I’ve been to the Nurse Homestead before, but I wanted to return this year as I’ve been teaching a course on the trials, and Rebecca’s experience has been the most impactful on my somewhat jaded freshmen, who are taking a required “first year seminar” rather than a course (and a subject) of their particular interest. They are cool customers, all majoring in business or criminal justice or nursing or something “practical”, and I’m not sure they know what to think of hyper-historical me, perpetually indulging my curiosity! But I’m making them read all sort of primary sources, and I can tell that Rebecca’s trial moved them: this well-respected grandmother, supported by her Salem Village neighbors and exonerated first by a jury, only to indict herself because she couldn’t hear a second round of questions clearly, one of three Towne sisters to be accused in 1692 and two to die. This year marks the 500th anniversary of her birth, in Yarmouth, England. Rebecca and her husband Francis spent most of their married life in Salem town, citizens of good standing, but moved out to the Village when they were in their fifties along with their married children, creating a family compound, in the center of which was and is the c. 1678 house now under the stewardship of the Danvers Alarm List Company. Not far from the house is a family graveyard, where Rebecca is supposedly buried, along with another accused and executed “witch”, George Jacobs. In its midst is the very first memorial to a victim of 1692, erected by her descendants in 1885.

I was among descendants on the tour, making a regular pilgrimage to this sacred site, happy to be on familiar and familial territory on such a beautiful October evening. The young guide was great, eager and happy to answer as many questions as we could direct her way. Not a single reference to ghosts! The only discordant element of the entire evening was a woman wearing a frilly witch hat, the only one among us so adorned, of course. How odd to see someone snapping a photo of a memorial to someone who was falsely accused of witchcraft, a martyr, in that hat, a party hat, from the other Salem.

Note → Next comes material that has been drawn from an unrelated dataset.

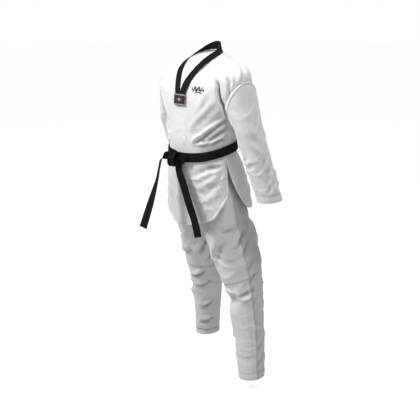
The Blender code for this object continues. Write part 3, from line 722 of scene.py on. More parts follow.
def jacket_body():
    """The body of the jacket from under the belt to the neckline, as a closed grid of points."""
    nodes = ("jacket_front_panel", "jacket_back_panel", "left_side_gusset", "right_side_gusset")
    tree = cad_tree(*nodes)
    angles = circle(BODY_COLUMNS)
    heights = np.linspace(1.052, DOME_Z, BODY_ROWS)
    tilts = np.interp(heights, (1.100, 1.190), (WAIST_TILT, 0.0))
    low = np.stack([waist_directions(angles, t) for t in tilts])
    low_centres = np.stack([0 * heights, 0 * heights, heights], axis=-1)[:, None, :]
    top = Vector((0.0, 0.0, DOME_Z))
    neckline = neckline_points(angles)
    rises = np.arctan2(neckline[:, 2] - DOME_Z, np.hypot(neckline[:, 0], neckline[:, 1]))
    shares = np.linspace(0.0, 1.0, DOME_ROWS + 1)[1:]
    rise = shares[:, None] * rises[None, :]
    high = np.stack([np.sin(angles) * np.cos(rise), -np.cos(angles) * np.cos(rise), np.sin(rise)], axis=-1)
    high_centres = np.tile(np.array(top), (DOME_ROWS, 1, 1))
    centres = np.concatenate([low_centres, high_centres])
    points = measure(tree, centres, np.concatenate([low, high]), True, 16)
    step = smooth((neckline - points[-1])[None], 4, True)[0]
    for i in range(20):
        points[-1 - i] += step * (1 - i / 20) ** 2
    points = add_folds(points, JACKET_FOLDS, lambda z: (0.0, 0.0))
    normals = normals_of(points, True)
    body = np.clip((points[:, :, 2] - 1.09) / 0.04, 0, 1)
    behind = 0.5 + 0.5 * np.clip(points[:, :, 1] / 0.05, -1, 1)
    lift = ripples(points, 0.060, 0.0022, 3.0, (1.0, 1.0, 0.55)) * (0.45 + 0.55 * behind)
    lift += ripples(points, 0.024, 0.0008, 9.0)
    side_on = np.clip(np.abs(points[:, :, 0]) / 0.12, 0.25, 1.0)
    lift += wrinkles(points, 0.110, 0.040, 0.0045, 13.0, 0.0) * side_on * bands(points[:, :, 2], (1.130, 0.040))
    lift += wrinkles(points, 0.090, 0.120, 0.0035, 17.0, 0.6) * side_on * (0.3 + 0.7 * behind)
    lift *= body * np.clip((len(points) - 1 - np.arange(len(points))[:, None]) / 16, 0, 1)
    return points + normals * lift[:, :, None]


def armhole_frame(side, word):
    """Centre, outward axis and upward direction of an armhole."""
    axis = Vector(JOINTS[f"{word}_shoulder_swing"]["axis"])
    axis = axis if axis.x * side > 0 else -axis
    return joint_point(f"{word}_shoulder_swing"), axis, Vector((-axis.z * side, 0.0, abs(axis.x)))


def armhole_ring(tree, side, word, count):
    """How far from its centre the armhole's edge is, where its plane meets the jacket body."""
    centre, _, up = armhole_frame(side, word)
    reach = []
    for b in circle(count):
        direction = Vector((0.0, -math.cos(b), 0.0)) + up * math.sin(b)
        usual = 1 / math.hypot(math.cos(b) / ARMHOLE_HALF_DEPTH, math.sin(b) / ARMHOLE_HALF_HEIGHT)
        found = reach_of(tree, centre, direction, usual * 1.3)
        reach.append(usual if math.isnan(found) else min(max(found, usual * 0.9), usual * 1.15))
    return smooth(np.array(reach)[None, :], 3, True)[0]


def body_seams(points):
    """Distances to the side seams below the arms."""
    x, y, z = (points[:, :, k] for k in range(3))
    angle = np.abs(np.arctan2(x, -y))
    radius = np.hypot(x, y)
    front = np.abs(angle - math.radians(74)) * radius
    back = np.abs(angle - math.radians(108)) * radius
    sides = np.hypot(np.minimum(front, back), 3 * np.maximum(z - 1.215, 0))
    return np.stack([sides, np.ones(sides.shape)], axis=-1)


def make_welt(side, word, ring):
    """The thick seam round an armhole."""
    _, axis, _ = armhole_frame(side, word)
    axis = np.array(axis)
    centre = ring.mean(axis=0)
    outward = ring - centre
    outward /= np.linalg.norm(outward, axis=1, keepdims=True)
    turns = np.linspace(0, math.pi, 7)
    rows = [ring + outward * (0.0034 * math.sin(t) - 0.0012) + axis * (0.0050 * math.cos(t) - 0.001) for t in turns]
    points = np.array(rows if side > 0 else rows[::-1])
    obj = place(f"{word}_armhole_welt", sheet(f"{word}_armhole_welt", points, True), JACKET_CLOTH, 0.001)
    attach(obj, "torso")


LINING_HALF_GAP = math.radians(52)  # the lining stops this far either side of the front


def make_glow_lining(points):
    """A sheet inside the jacket round the neck, with a painted glow for the light it would catch."""
    normals = normals_of(points, True)
    inside = points[-DOME_ROWS:-3] - normals[-DOME_ROWS:-3] * 0.0045
    turn = np.abs(np.arctan2(inside[:, :, 0], -inside[:, :, 1]))[:, ::-1]
    keep = (turn > LINING_HALF_GAP)[:-1]
    obj = place("neck_glow_lining", sheet("neck_glow_lining", inside[:, ::-1], True, keep), GLOW_LINING_CLOTH, 0.0008)
    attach(obj, "torso")


def make_jacket_body():
    points = jacket_body()
    make_glow_lining(points)
    mesh = sheet("jacket_body", points, closed=True, seams=body_seams(points))
    for side, word in SIDES:
        centre, axis, _ = armhole_frame(side, word)
        trim(mesh, centre, axis, lambda c, s=side: c.z > 1.18 and c.x * s > 0)
    body = place("jacket_body", mesh, JACKET_CLOTH)
    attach(body, "torso")
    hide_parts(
        "jacket_front_panel", "jacket_back_panel", "left_side_gusset", "right_side_gusset"
    )
    return grid_tree(points), points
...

No flash allowed inside, and as you can see it was quite dark, but this is believed to be the very “great” room in which Rebecca Nurse was arrested in the spring of 1692.

15 responses to “The Rebecca Nurse Homestead

  • Jenni Haas

    Could you publish your reading list for this class for those of us who love to study whether or not a classroom is handy?

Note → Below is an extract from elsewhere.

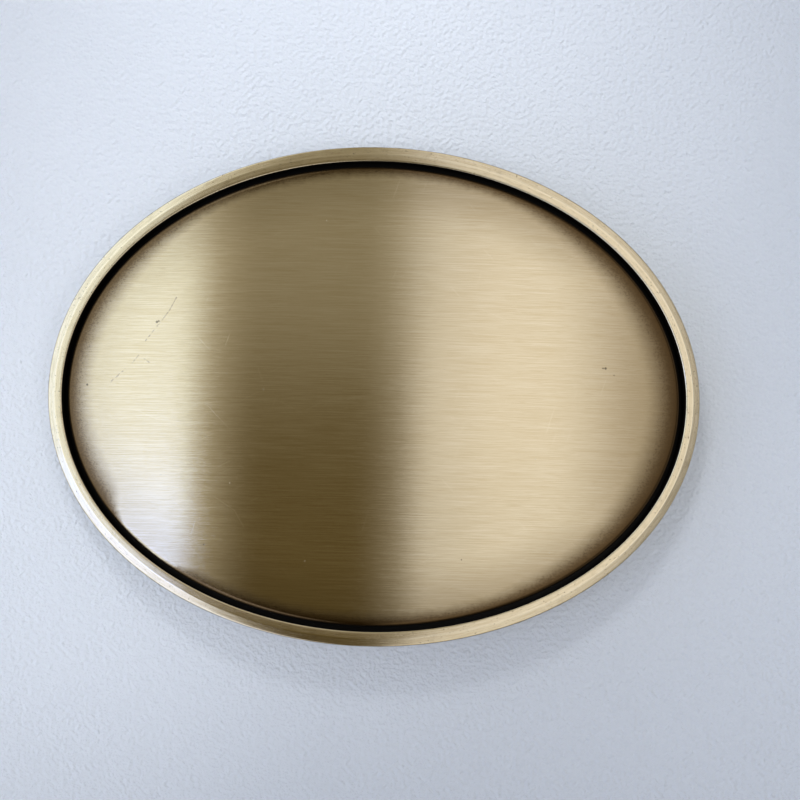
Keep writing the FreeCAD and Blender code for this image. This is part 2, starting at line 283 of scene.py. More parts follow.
def make_panel():
    """The pressed panel as one closed skin of rings: its hollow side, its wall, its shoulder and its dome."""
    angle = np.linspace(0, 2 * np.pi, AROUND, endpoint=False)
    floor = PLATE_THICKNESS
    sheet = PANEL_SHEET
    turn_in = 6.0
    hollow_corner = 0.3
    rings = []
    depths = []

    def ring(inset, height):
        u, v = oval(angle, PANEL_INSET + inset)
        rings.append(on_bow(u, v, height + 0 * u))
        depths.append(inset + 0 * u)

    def dome_ring(inset, depth=0.0):
        u, v = oval(angle, PANEL_INSET + inset)
        ring(inset, dome_height(u, v, depth))

    def shrinking_rings(inset, depth, scales):
        """Rings from that inset to the middle of the dome, each a smaller copy of the first."""
        u, v = oval(angle, PANEL_INSET + inset)
        for scale in scales:
            height = dome_height(u * scale, v * scale, depth)
            rings.append(on_bow(u * scale, v * scale, height))
            depths.append(inset + (1 - scale) * np.hypot(u, v))

    # The hollow side, from its middle out to the foot of the wall
    shrinking_rings(turn_in, sheet, np.linspace(0.04, 1, 14))
    dome_ring(sheet + hollow_corner, sheet)
    ring(sheet, dome_height(*oval(angle, PANEL_INSET + sheet), sheet) - hollow_corner)
    ring(sheet, floor)
    hollow_rings = len(rings)
    # Up the wall, round the shoulder and over the dome
    radius = PANEL_SHOULDER_ROUND
    at_wall = dome_height(*oval(angle, PANEL_INSET))
    at_round = dome_height(*oval(angle, PANEL_INSET + radius))
    slope = (at_round - at_wall) / radius
    centre = at_wall + slope * radius - radius * np.sqrt(1 + slope**2)
    for share in (0.0, 0.03, 0.5, 0.97):
        ring(0.0, floor + (centre - floor) * share)
    for share in np.linspace(0, 1, SHOULDER_RINGS):
        turn = np.pi - share * (np.pi / 2 - np.arctan(slope))
        ring(radius + radius * np.cos(turn), centre + radius * np.sin(turn))
    for inset in np.arange(radius + PANEL_RING_STEP, turn_in, PANEL_RING_STEP):
        dome_ring(inset)
    shrinking_rings(turn_in, 0.0, np.linspace(1, 0.02, 60))

    count = len(rings)
    points = np.stack(rings, axis=1).reshape(-1, 3)
    edge = np.stack(depths, axis=1).reshape(-1)
    hollow = np.broadcast_to(np.arange(count) < hollow_rings, (AROUND, count)).reshape(-1)
    edge = np.where(hollow, -1.0, edge)
    faces, corners = grid_faces(AROUND, count, True, False)
    flat = points.reshape(AROUND, count, 3)
    uvs = [flat[i % AROUND, j, 1::-1] / UV_SPAN + 0.5 for i, j in corners]
    # Close the middle of both sides with a fan of triangles
    for column, depth in ((0, sheet), (count - 1, 0.0)):
        middle = len(points)
        points = np.vstack([points, [0, 0, dome_z(0.0, 0.0, depth)]])
        edge = np.append(edge, -1.0 if depth else PANEL_INSET + HALF_HEIGHT)
        for i in range(AROUND):
            here, there = i * count + column, (i + 1) % AROUND * count + column
            face = [there, here, middle] if depth else [here, there, middle]
            faces.append(face)
            uvs += [points[corner, 1::-1] / UV_SPAN + 0.5 for corner in face]
    return make_object("brushed_panel", points, faces, uvs, {"edge": edge}, sharp=60)


def make_bail():
    """The wire loop: a rounded oblong of round wire, closed by a butt joint between the lugs."""
    side, bend = BAIL_HALF_WIDTH, BAIL_BEND
    near, far = bend, BAIL_REACH - bend
    route = [np.array([0.0, BUTT_GAP / 2])]
    headings = [90.0]

    def straight_to(end, heading, with_end=False):
        start = route[-1]
        count = math.ceil(np.linalg.norm(end - start) / WIRE_STEP)
        for k in range(1, count + with_end):
            route.append(start + (end - start) * k / count)
            headings.append(heading)

    def on_bend(x, y, degrees):
        angle = math.radians(degrees)
        return np.array([x + bend * math.cos(angle), y + bend * math.sin(angle)])

    middle = side - bend
    bends = ((near, middle, 180), (far, middle, 90), (far, -middle, 0), (near, -middle, -90))
    for x, y, start_angle in bends:
        straight_to(on_bend(x, y, start_angle), start_angle - 90.0)
        for k in range(WIRE_BEND_STEPS + 1):
            angle = start_angle - 90 * k / WIRE_BEND_STEPS
            route.append(on_bend(x, y, angle))
            headings.append(angle - 90.0)
    straight_to(np.array([0.0, -BUTT_GAP / 2]), 90.0, with_end=True)
    route = np.array(route)
    sideways = np.radians(np.array(headings) - 90)
    normals = np.stack([np.cos(sideways), np.sin(sideways), 0 * sideways], axis=1)
    along = np.concatenate([[0], np.cumsum(np.linalg.norm(np.diff(route, axis=0), axis=1))])
    droop = math.asin((HINGE.z - WIRE_RADIUS) / BAIL_REACH)
    tilt = Matrix.Rotation(droop, 3, "Y")
    # Each end is a small chamfer and a flat: two rings at the route's first and last point
    rows = [(0, WIRE_RADIUS - WIRE_CHAMFER, 0.0), (0, WIRE_RADIUS, WIRE_CHAMFER)]
    rows += [(k, WIRE_RADIUS, 0.0) for k in range(1, len(route) - 1)]
    rows += [(-1, WIRE_RADIUS, -WIRE_CHAMFER), (-1, WIRE_RADIUS - WIRE_CHAMFER, 0.0)]
    points = []
    run = []
    turns = []
    for k, radius, shift in rows:
        heading = np.array([-normals[k][1], normals[k][0], 0.0])
        centre = np.array([route[k][0], route[k][1], 0.0]) + heading * shift
        for j in range(WIRE_AROUND):
            turn = 2 * math.pi * j / WIRE_AROUND
            place = centre + radius * (math.cos(turn) * normals[k] + math.sin(turn) * np.array([0, 0, 1.0]))
            points.append(place)
            run.append(along[k] + shift)
            turns.append(turn)
    points = np.array(points) @ np.array(tilt.transposed()) + np.array([HINGE.x, 0, HINGE.z])
    faces, corners = grid_faces(len(rows), WIRE_AROUND, False, True)
    faces = [face[::-1] for face in faces]
    uvs = []
    for face_start in range(0, len(corners), 4):
        for i, j in reversed(corners[face_start : face_start + 4]):
            uvs.append((j / WIRE_AROUND, run[i * WIRE_AROUND] / UV_SPAN))
    last_row = (len(rows) - 1) * WIRE_AROUND
    for cap in (list(range(WIRE_AROUND)), [last_row + j for j in reversed(range(WIRE_AROUND))]):
        faces.append(cap)
        uvs += [(0.5 + math.cos(turns[j]) / UV_SPAN, 0.5 + math.sin(turns[j]) / UV_SPAN) for j in cap]
    attributes = {"along": run, "turn_x": np.cos(turns), "turn_y": np.sin(turns)}
    return make_object("formed_wire_bail", points, faces, uvs, attributes)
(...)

  • Judy Camp Smolk (my great grandmother was a Towne)

    Rebecca Nurse was my 8 times great aunt. I visited the Homestead with my family in 2018. My 20-something grandchildren were interested and engaged! Of course, her story is so moving, but, as you mentioned, the guide was well-informed, relaxed, and sure of her presentation and material. The Danvers List Company, who owns the site, seems to be doing a very good job. It was a joy to see your blog today! I watched them refurbish several of the gravestones on Facebook Live last year, also.

  • Jenni Haas

    Thank you! Love your blog. I read every post.

  • Helen Breen

    Hi Donna,

    Thanks for the lovely October twilight jaunt to the Rebecca Nurse house in Salem Village. Lovely pics as usual. I recall touring the area with Richard Trask from the Danvers Archival Center decades ago. Agreed: that “Danvers, is a town which approaches its Witch Trial history with far more reverence than Salem.”

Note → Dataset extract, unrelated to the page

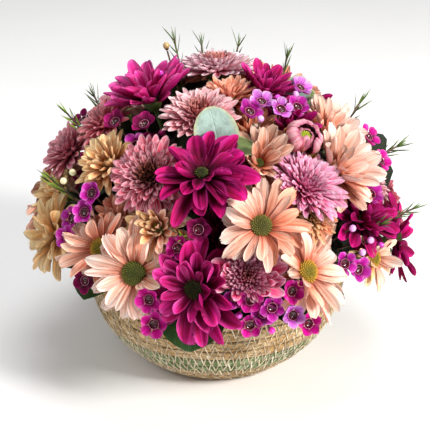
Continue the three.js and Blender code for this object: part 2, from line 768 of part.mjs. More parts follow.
// Thin blades: a section of six points at each station along a bent rib. A lead
// of earlier points makes the stalk that the blade grows from.
function bladeSolid(base, along, normal, length, width, bend, thickness, outline, lead = []) {
  const surface = new Surface();
  const side = along.clone().cross(normal).normalize();
  const spot = base.clone();
  const rows = lead.map((centre) => {
    const corner = (sideways, up) => surface.point(
      centre.clone().addScaledVector(side, sideways).addScaledVector(normal, up));
    const [wide, edge, ridge] = [STALK_HALF_WIDTH, STALK_EDGE, STALK_RIDGE];
    return [
      corner(-wide, edge), corner(0, ridge), corner(wide, edge),
      corner(wide, -edge), corner(0, -ridge), corner(-wide, -edge),
    ];
  });
  let reached = 0;
  for (let k = 0; k < outline.length; k += 1) {
    const [share, fullness] = outline[k];
    const step = share * length - reached;
    const angle = -bend * DEG * Math.max(share - BEND_START, 0);
    const dir = along.clone().multiplyScalar(Math.cos(angle)).addScaledVector(normal, Math.sin(angle));
    const out = normal.clone().multiplyScalar(Math.cos(angle)).addScaledVector(along, -Math.sin(angle));
    spot.addScaledVector(dir, step);
    reached = share * length;
    const half = Math.max(fullness * width / 2, thickness);
    const fold = fullness * width * LEAF_FOLD;
    const corner = (sideways, up) => surface.point(
      spot.clone().addScaledVector(side, sideways).addScaledVector(out, up));
    rows.push([
      corner(-half, fold + thickness / 2),
      corner(0, thickness / 2),
      corner(half, fold + thickness / 2),
      corner(half, fold - thickness / 2),
      corner(0, -thickness / 2),
      corner(-half, fold - thickness / 2),
    ]);
  }
  for (let k = 0; k + 1 < rows.length; k += 1) {
    for (let s = 0; s < 6; s += 1) {
      const [a, b] = [rows[k][s], rows[k][(s + 1) % 6]];
      const [c, d] = [rows[k + 1][(s + 1) % 6], rows[k + 1][s]];
      const flip = s === 1 || s === 4;
      if (flip) {
        surface.face(a, b, d);
        surface.face(b, c, d);
      } else {
        surface.face(a, b, c);
        surface.face(a, c, d);
      }
    }
  }
  const close = (row, front) => {
    const order = [[0, 1, 5], [1, 4, 5], [1, 2, 4], [2, 3, 4]];
    order.forEach(([a, b, c]) => (front
      ? surface.face(row[a], row[b], row[c]) : surface.face(row[c], row[b], row[a])));
  };
  close(rows[0], false);
  close(rows[rows.length - 1], true);
  const solid = surface.solid();
  if (solid.volume() > 0) return solid;
  surface.faces.forEach((f) => f.reverse());
  return surface.solid();
}

const BROAD_LEAF = [[0, 0.06], [0.2, 0.12], [0.46, 1], [0.76, 0.86], [1, 0.08]];
const ROUND_LEAF = [[0, 0.1], [0.3, 0.98], [0.66, 0.9], [1, 0.32]];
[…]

    Good luck to you and your SSU freshmen in their “first year seminar.” What a great opportunity for them to learn about the real Salem Witchcraft saga.

  • Nancy

    Donna, thank you for sharing this. The photos are beautiful. My daughter and I visited the Homestead two Octobers ago, and it was a most peaceful experience. There was no “tour,” just a quiet, personal walk-through, and then on down the road to the cemetery. On the way there, we were struck by the grave and reverent faces of those returning from the cemetery. We, as well as they, were silent in our trek. Once there, we walked among the stones and read the memorial, noting the many apotropaic gestures of pennies lodged in the memorial’s crevices. John Greenleaf Whittier is one of my favorite American poets, and it pleased me that his verse was chosen to be carved on her memorial. After our visit to the cemetery, we quietly remarked on our way back that our faces, too, had that same grave and reverent expression we had seen earlier on the faces of others.

    • daseger

      Wow, Nancy, you’ve captured how I felt too. I get so rattled by Halloween in Salem, and it was so nice to go to a place where one of the Salem victims was remembered in a respectful and peaceful way. I’m going to go back every year, I think!

  • Nanny Almquist

    Thanks, Donna. I’m adding this to my list of places to visit on the North Shore. I’ve visited the Memorial in Danvers which lists all the accused, including three of my foremothers, all of whom I believe were accused, charged and found guilty, but none were hung. Ann Foster died in prison, Mary Perkins Osgood managed to escape, and Mary Clements Osgood was released after recanting. The Danvers commemoration of those sad and shameful events seems much more appropriate than what goes on in Salem.

  • Eilene Lyon

    I agree that Salem seems to make a mockery of a tragic historical period of events. What a shame about Rebecca Nurse.

  • particleperson

    I like it very much that they are keeping up the site and that it’s well cared for, but it makes me nervous to see a company involved in these things. While it’s all good right now, I wonder how it will work in the future.

  • LaShelle

    This is incredible history. I’ve long since been fascinated and wanting to visit Salem myself. I certainly wouldn’t want to add to the cars coming your way but I love history and historical events. I’m not a believer in ghosts or witches but to hear more stories on these poor souls who were wrongly accused is humbling. The ignorance of people back then is not much different from today. We just have better science.